-- START --
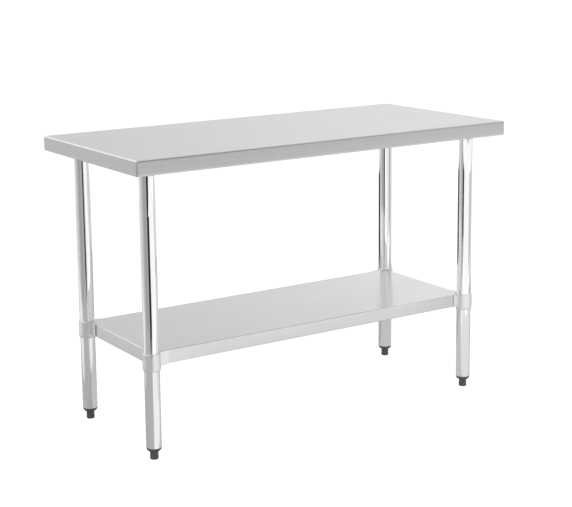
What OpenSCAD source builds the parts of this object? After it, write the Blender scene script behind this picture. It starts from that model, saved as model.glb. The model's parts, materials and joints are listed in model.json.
-- END --
-- START --
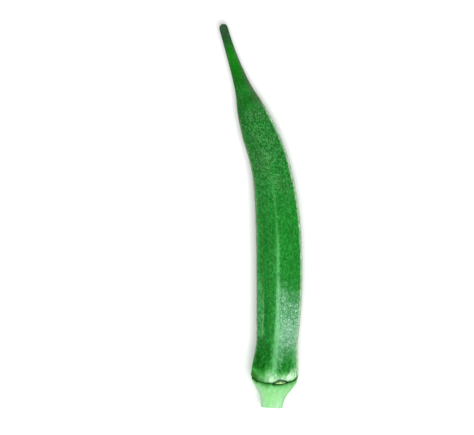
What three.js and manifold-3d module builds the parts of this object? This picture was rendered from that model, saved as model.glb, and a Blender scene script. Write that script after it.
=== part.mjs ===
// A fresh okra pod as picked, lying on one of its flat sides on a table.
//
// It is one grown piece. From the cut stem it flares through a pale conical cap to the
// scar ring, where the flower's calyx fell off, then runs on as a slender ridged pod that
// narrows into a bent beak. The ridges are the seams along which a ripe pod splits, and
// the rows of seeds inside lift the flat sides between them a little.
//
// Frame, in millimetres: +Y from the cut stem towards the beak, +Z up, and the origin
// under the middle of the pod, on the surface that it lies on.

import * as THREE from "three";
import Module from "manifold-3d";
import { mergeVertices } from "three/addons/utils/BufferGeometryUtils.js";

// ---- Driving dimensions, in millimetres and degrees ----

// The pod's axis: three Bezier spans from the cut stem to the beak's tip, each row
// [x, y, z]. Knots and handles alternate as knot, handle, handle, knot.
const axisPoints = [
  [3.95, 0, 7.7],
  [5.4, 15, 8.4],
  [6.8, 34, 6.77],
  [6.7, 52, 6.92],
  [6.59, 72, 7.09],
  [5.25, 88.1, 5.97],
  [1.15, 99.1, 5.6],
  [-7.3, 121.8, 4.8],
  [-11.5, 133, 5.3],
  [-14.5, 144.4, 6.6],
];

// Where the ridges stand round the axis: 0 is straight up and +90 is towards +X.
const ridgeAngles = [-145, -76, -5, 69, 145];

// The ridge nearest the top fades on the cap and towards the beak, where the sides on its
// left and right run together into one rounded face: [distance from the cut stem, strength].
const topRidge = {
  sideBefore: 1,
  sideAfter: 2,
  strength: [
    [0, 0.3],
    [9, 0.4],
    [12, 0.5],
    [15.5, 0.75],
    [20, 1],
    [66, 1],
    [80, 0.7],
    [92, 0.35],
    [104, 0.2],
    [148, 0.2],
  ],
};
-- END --
→ Given task:
Quote exactly the lines running from the line with "What three.js and" through the line with "it lies on.", both ends included, and nothing more.

→ Response:
What three.js and manifold-3d module builds the parts of this object? This picture was rendered from that model, saved as model.glb, and a Blender scene script. Write that script after it.
=== part.mjs ===
// A fresh okra pod as picked, lying on one of its flat sides on a table.
//
// It is one grown piece. From the cut stem it flares through a pale conical cap to the
// scar ring, where the flower's calyx fell off, then runs on as a slender ridged pod that
// narrows into a bent beak. The ridges are the seams along which a ripe pod splits, and
// the rows of seeds inside lift the flat sides between them a little.
//
// Frame, in millimetres: +Y from the cut stem towards the beak, +Z up, and the origin
// under the middle of the pod, on the surface that it lies on.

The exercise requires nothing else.